Truth is, I don’t think the Titans are very talented, but they are brilliantly coached by Mike Vrabel.
That said, Sunday’s 23-16 loss in Indianapolis was disheartening. Tennessee had just lambasted Cincinnati, 27-3, in Week 4. Instead of backing that up with another promising showing, they lost to the Colts’ backup quarterback.
In a muddled AFC South where every team is either 3-2 or 2-3, Tennessee fails the vibe test to me — as in, evidence tells me to feel much better about Jacksonville, Houston and Indianapolis.
Sean Payton ripped Nathaniel Hackett to shreds this past summer. Presumably, he was trying to change the culture and communicate a new expectation to everyone in Denver. But in order for that sentiment to stick, Payton’s Broncos had to get out to a good start — and definitely had to beat Hackett in his return to the Mile High City. Not so much, on either front. It’s been an embarrassing, unacceptable start to the Payton era in Denver. Heck, the Broncos needed a wild second-half comeback to earn their lone win of the season against the Bears!
Now the Broncos have to face the defending Super Bowl champion Chiefs in two of the next three weeks. How many more games will they win in 2023? How extensive will the fire sale be before the Oct. 31 trade deadline? What’s next on the Russell Wilson front? These are all uncomfortable questions for a proud franchise that hasn’t even made the playoffs since winning Super Bowl 50 eight seasons ago.
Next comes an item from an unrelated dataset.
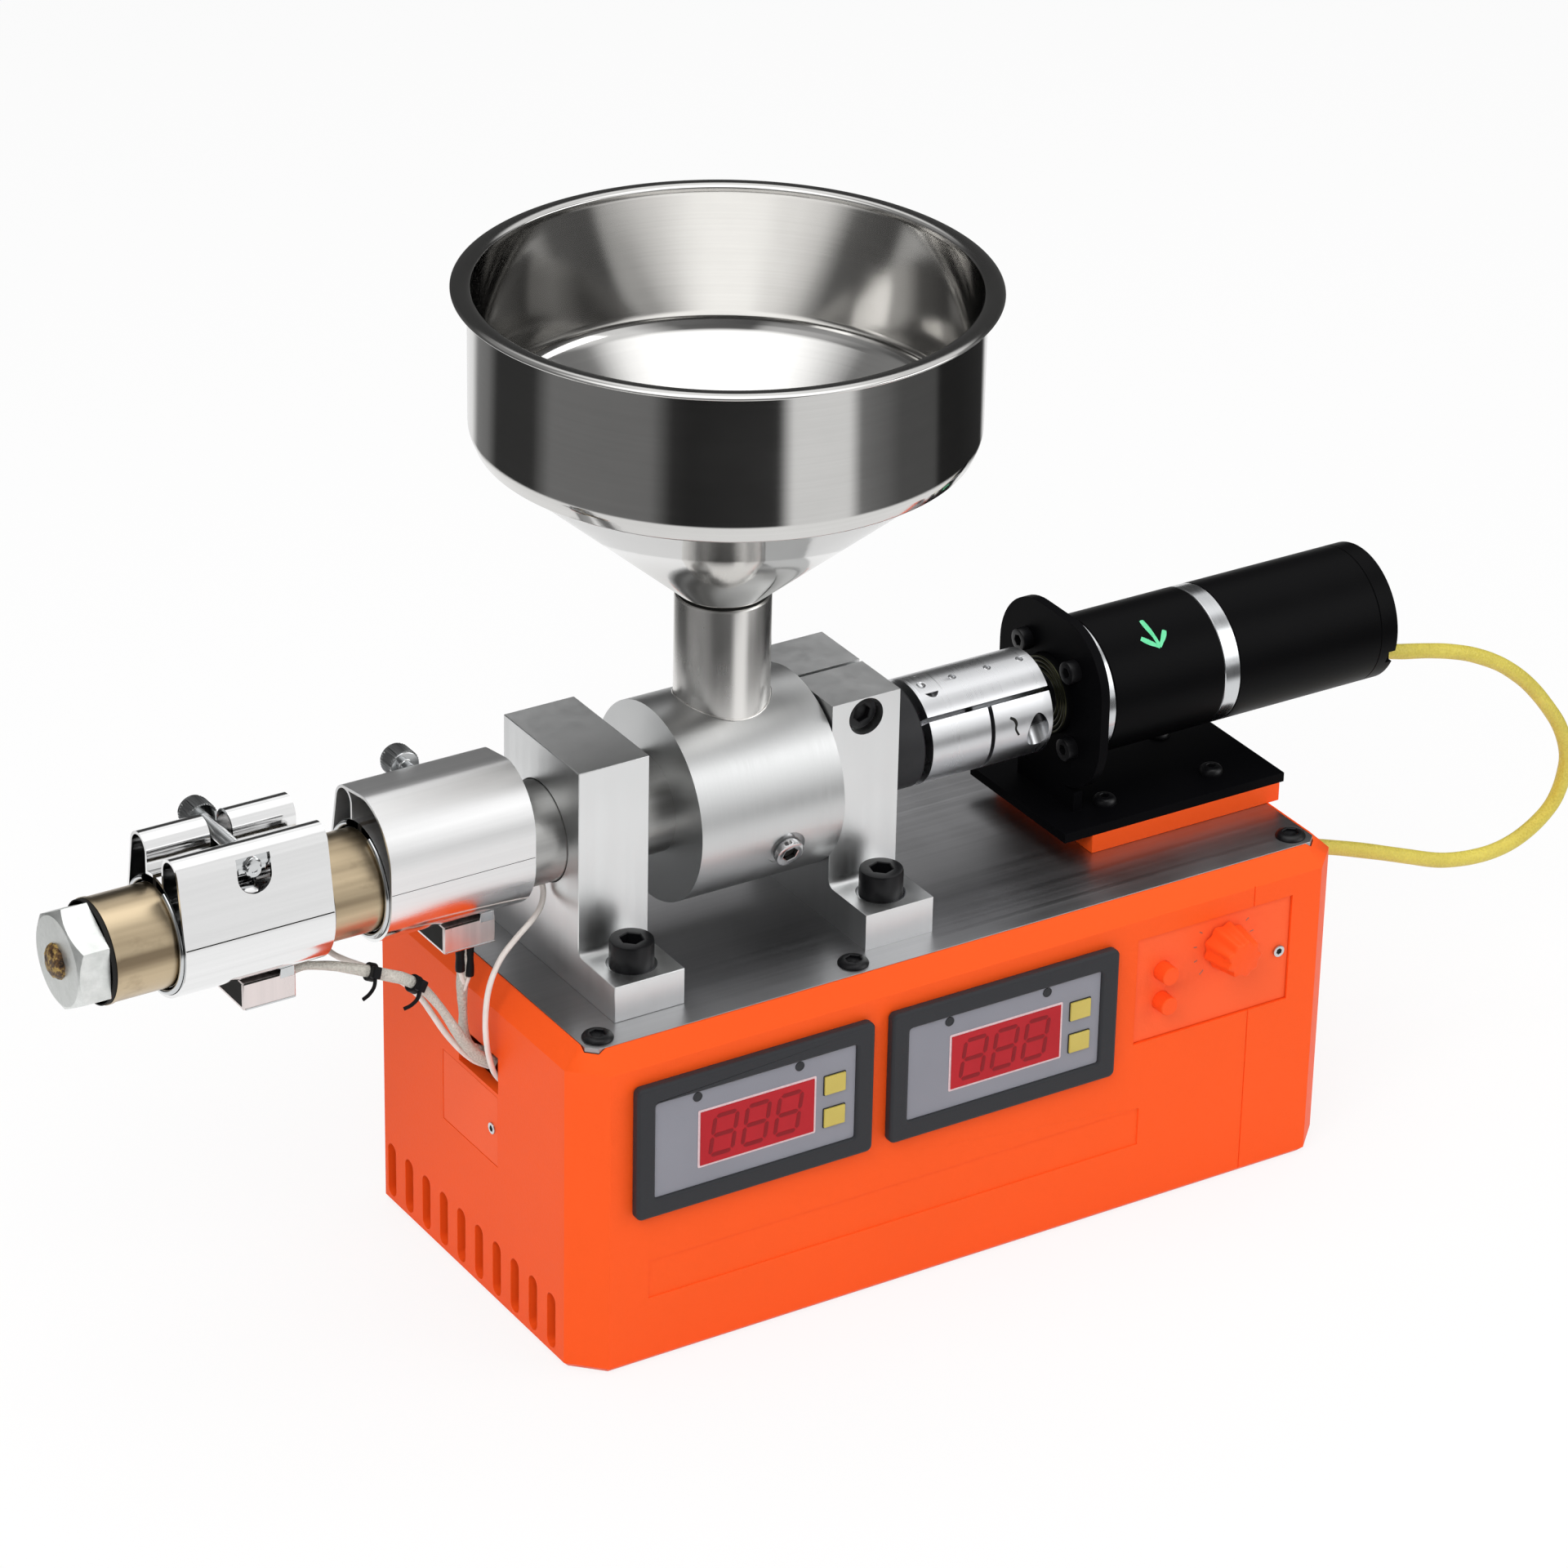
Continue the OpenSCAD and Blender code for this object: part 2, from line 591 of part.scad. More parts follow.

As the only winless team remaining, the Panthers have looked pretty awful across the board. Normally, though, this would put them in the driver’s seat for the ultimate silver lining: the No. 1 overall pick. But no: Carolina already sent its 2024 first-rounder to Chicago in order to snag Bryce Young with the top pick in this past April’s draft. And unfortunately, Young has shown the least promise of the three quarterbacks selected in the top four. Not ideal.
Yes, this season was always about Young’s development and a new Frank Reich-led coaching staff changing the culture in Charlotte. In the moment, though, this sure feels like rock bottom. And there’s no immediate hope in sight.